Tak bisa dipungkiri lagi pemuda menjadi penentu masa emas Republik yang bakal berusia 100 tahun pada 2045 mendatang. Betapa tidak, lebih dari 50 persen populasi merupakan generasi muda dengan kategori Generasi Z (lahir 1997-2012) sebanyak 27,94 persen dan 25,87 persen Generasi Milenial (1981-1996), berdasarkan hasil data BPS pada 2020 yang lalu.

Direktur The Wahid Foundation Zannuba Ariffah Chafsoh atau akrab disapa Yenny Wahid menyimpulkan, masa keemasan Indonesia tahun 2045 dapat tercapai jika memaksimalkan potensi para pemuda saat ini. Mereka merupakan motor penggerak yang menentukan arah bangsa ini ke depan. Artinya pemangku kepentingan sekarang ini harus memaksimalkan potensi yang ada.

“Masa keemasan itu dapat tercapai kalau bisa meletakkan pondasi yang benar di masyarakat. Bisa memaksimalkan kontribusi dari anak-anak muda,” kata Yenny, memberikan kuliah kebangsaan di FISIP Universitas Indonesia,  Jumat (28/10/2022).

Yenny membeberkan Indonesia memiliki 64 juta pemuda. Apabila mereka terfasilitasi dengan baik maka potensi yang dimiliki bisa tergali dan disalurkan untuk bangsa ini. Indonesia telah mencanangkan pada 2045 menjadi masa keemasan, dengan ambisi menjadi kekuatan ekonomi nomor empat terbesar dunia. Hal ini bukan tak mungkin bisa dicapai karena Indonesia memiliki banyak tenaga dalam usia produktif.

Eks koresponden media Australia The Sydney Morning Herald mengingatkan Indonesia menjadi negara beruntung karena populasinya didominasi pemuda. Penduduk yang usia produktif akan bekerja, membayar pajak dan negara pun mendapatkan penghasilan yang digunakan untuk membangun kembali fasilitas kepada masyarakat seperti jalan raya, rumah sakit, sekolah hingga bandar udara.

“Bonus demograsi Indonesia, terkadang kita kurang memahami sebagai peluang yang sangat luar biasa,” ungkapnya.

Dia juga mengingatkan saat ini manusia mengalami tiga tantangan besar atau tiga tantangan besar yang dialami masyarakat dunia yakni disrupsi dalam hal teknologi, ekologi dan emosi atau ideologi. Teknologi informasi terkait internet of things, sosial media, blockchain hingga digital currency mengubah lanskap, teknologi yang menghasilkan otomatisasi.

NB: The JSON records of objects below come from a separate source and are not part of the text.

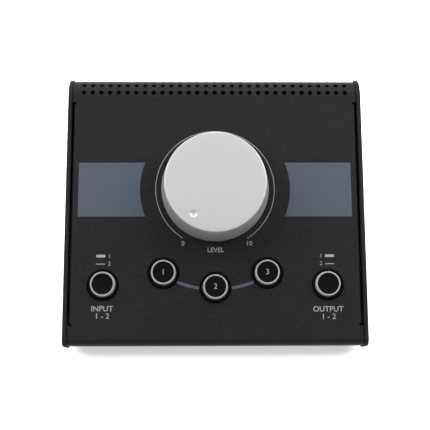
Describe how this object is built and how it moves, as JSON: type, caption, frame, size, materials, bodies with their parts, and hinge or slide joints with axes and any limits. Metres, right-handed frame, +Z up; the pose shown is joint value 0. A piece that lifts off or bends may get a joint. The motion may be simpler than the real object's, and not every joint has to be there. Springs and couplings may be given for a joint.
{
  "type": "studio monitor controller",
  "caption": "Wedge-shaped desktop audio controller in black sheet steel with a large aluminium volume knob, round push buttons and rear jack sockets.",
  "frame": {"origin": "middle of the footprint, on the table under the feet", "axes": "+X the width, to the user's right; the front faces -Y and the sockets +Y; +Z up"},
  "size_m": [0.14, 0.127, 0.0633],
  "materials": {
    "powder_coat": "fine-grained matt black powder coat on sheet steel",
    "black_screws": "black oxide",
    "zinc_steel": "zinc plated",
    "rubber": "matt",
    "satin_aluminium": "bead blasted, clear anodised",
    "black_plastic": "moulded",
    "brass": "turned",
    "green_plastic": "moulded",
    "board": "green solder resist",
    "resistor": "lacquered",
    "nickel": "nickel plated",
    "ribbon": "grey PVC",
    "cap_plastic": "moulded, fine texture",
    "ring_plastic": "translucent white",
    "plunger_plastic": "moulded",
    "spring_steel": "drawn wire",
    "switch_plastic": "moulded",
    "print_ink": "screen-printed light grey ink",
    "field_ink": "screen-printed blue-grey ink"
  },
  "bodies": {
    "chassis": {"top_cover": "powder_coat", "base_pan": "powder_coat", "rear_panel": "powder_coat", "left_cheek": "powder_coat", "right_cheek": "powder_coat", "cheek_screws": "black_screws", "rear_screws": "black_screws", "foot_screws": "zinc_steel", "control_board_screws": "zinc_steel", "jack_board_screws": "zinc_steel", "rubber_feet": "rubber", "pot_housing": "green_plastic", "pot_bushing": "brass", "pot_washer": "zinc_steel", "pot_nut": "zinc_steel", "control_board": "board", "pad_resistors": "resistor", "board_pillars": "zinc_steel", "jack_board": "board", "jack_nuts": "nickel", "mini_jack_nut": "nickel", "ribbon_cable": "ribbon", "ribbon_headers": "black_plastic", "mini_input_jack": "black_plastic", "output_b_right_jack": "black_plastic", "output_b_left_jack": "black_plastic", "output_a_right_jack": "black_plastic", "output_a_left_jack": "black_plastic", "input_b_right_jack": "black_plastic", "input_b_left_jack": "black_plastic", "input_a_right_jack": "black_plastic", "input_a_left_jack": "black_plastic", "input_select_switch": "switch_plastic", "mono_switch": "switch_plastic", "mute_switch": "switch_plastic", "dim_switch": "switch_plastic", "output_select_switch": "switch_plastic", "input_select_spring": "spring_steel", "mono_spring": "spring_steel", "mute_spring": "spring_steel", "dim_spring": "spring_steel", "output_select_spring": "spring_steel"},
    "volume": {"volume_knob": "satin_aluminium", "knob_insert": "black_plastic", "pot_shaft": "zinc_steel"},
    "input_select": {"input_select_cap": "cap_plastic", "input_select_ring": "ring_plastic", "input_select_plunger": "plunger_plastic"},
    "mono": {"mono_cap": "cap_plastic", "mono_ring": "ring_plastic", "mono_plunger": "plunger_plastic"},
    "mute": {"mute_cap": "cap_plastic", "mute_ring": "ring_plastic", "mute_plunger": "plunger_plastic"},
    "dim": {"dim_cap": "cap_plastic", "dim_ring": "ring_plastic", "dim_plunger": "plunger_plastic"},
    "output_select": {"output_select_cap": "cap_plastic", "output_select_ring": "ring_plastic", "output_select_plunger": "plunger_plastic"}
  },
  "joints": [
    {"name": "volume_turn", "type": "hinge", "parent": "chassis", "child": "volume", "pos_m": [0, 0.00464, 0.04041], "axis": [0, 0.342, -0.9397], "range_deg": [0, 294]},
    {"name": "input_select_press", "type": "slide", "parent": "chassis", "child": "input_select", "axis": [0, 0.342, -0.9397], "range_m": [0, 0.002], "stiffness_N_per_m": 300, "springref_m": -0.002, "deforming": ["input_select_spring"]},
    {"name": "mono_press", "type": "slide", "parent": "chassis", "child": "mono", "axis": [0, 0.342, -0.9397], "range_m": [0, 0.002], "stiffness_N_per_m": 300, "springref_m": -0.002, "deforming": ["mono_spring"]},
    {"name": "mute_press", "type": "slide", "parent": "chassis", "child": "mute", "axis": [0, 0.342, -0.9397], "range_m": [0, 0.002], "stiffness_N_per_m": 300, "springref_m": -0.002, "deforming": ["mute_spring"]},
    {"name": "dim_press", "type": "slide", "parent": "chassis", "child": "dim", "axis": [0, 0.342, -0.9397], "range_m": [0, 0.002], "stiffness_N_per_m": 300, "springref_m": -0.002, "deforming": ["dim_spring"]},
    {"name": "output_select_press", "type": "slide", "parent": "chassis", "child": "output_select", "axis": [0, 0.342, -0.9397], "range_m": [0, 0.002], "stiffness_N_per_m": 300, "springref_m": -0.002, "deforming": ["output_select_spring"]}
  ]
}
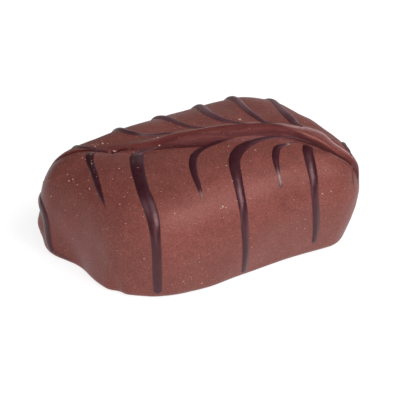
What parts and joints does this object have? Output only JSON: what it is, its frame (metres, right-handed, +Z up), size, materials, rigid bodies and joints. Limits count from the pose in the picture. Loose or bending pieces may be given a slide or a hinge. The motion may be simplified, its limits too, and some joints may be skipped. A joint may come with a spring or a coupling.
{
  "type": "milk chocolate praline",
  "caption": "Hand-dipped milk chocolate praline, a rounded skewed block with a drawn fold over its crown and thin dark chocolate lines; it rests on its flat base.",
  "frame": {"origin": "middle of the bounding box on the surface that the praline rests on", "axes": "+X along the long sides towards the end that the fold runs out to, +Y away from the side that the picture shows, +Z up"},
  "size_m": [0.0352, 0.023, 0.0153],
  "materials": {
    "milk_chocolate": "satin milk chocolate with a soft sheen and tiny pale specks",
    "dark_chocolate": "semi-gloss dark chocolate",
    "pale_crumb": "matt pale crumbs"
  },
  "bodies": {
    "root": {"praline": "milk_chocolate"}
  },
  "joints": []
}
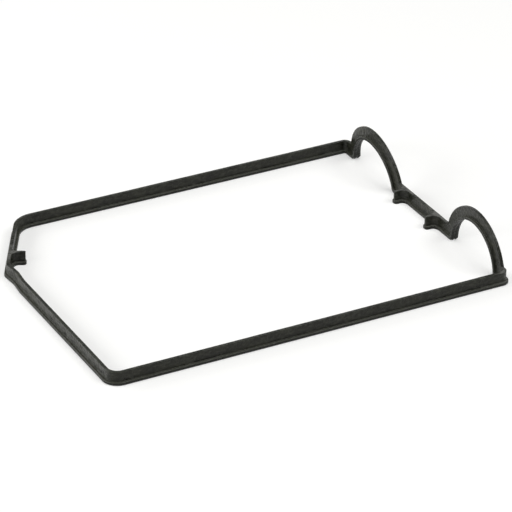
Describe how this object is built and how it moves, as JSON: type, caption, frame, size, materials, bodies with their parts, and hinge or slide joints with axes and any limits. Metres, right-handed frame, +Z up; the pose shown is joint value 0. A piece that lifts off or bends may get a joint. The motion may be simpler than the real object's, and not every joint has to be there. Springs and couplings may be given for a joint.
{
  "type": "valve cover gasket",
  "caption": "Moulded rubber gasket loop that seals a valve cover to a cylinder head, with arches over the camshaft bores and locating tabs.",
  "frame": {"origin": "under the middle of the gasket's bounding box, on the plane of the cylinder head's face", "axes": "+X along the long sides towards the arches, +Y across the loop to the side with the cut corner, +Z up from the cylinder head into the cover"},
  "size_m": [0.306, 0.23, 0.0369],
  "materials": {
    "rubber": "satin moulded black rubber"
  },
  "bodies": {
    "root": {"gasket": "rubber"}
  },
  "joints": []
}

Dia mencontohkan dimana pekerja pabrik digantikan oleh mesin, dengan robot, industri membutuhkan efisiensi, sehingga mereka melihat teknologi merupakan solusi untuk menghemat efisiensi. Selain itu, persoalan ekologi seperti kenaikan suhu bumi, kelangkaan sumber daya dan energi, perpindahan sukarela maupun akibat perang dan konflik.

Kemudian, Ideologi dalam hal politik mayoratarianisme dan supremasi identitas, politik identitas, persebaran narasi kebencian yang dimonetisasi, diskriminasi sosial dan terorisme. Dia menegaskan sebuah negara atau komunitas terbelah, energi-nya menjadi hilang, tidak dapat membangun karena masuk dalam konflik, karena begitu banyak ongkos digunakan untuk mengatasi konflik.

“Biaya untuk mengatasi konflik begitu besar, sehingga begitu penting untuk menjaga persatuan dan kesatuan, kalau tidak kita tidak akan mendapatkan masa keemasan,” pesannya.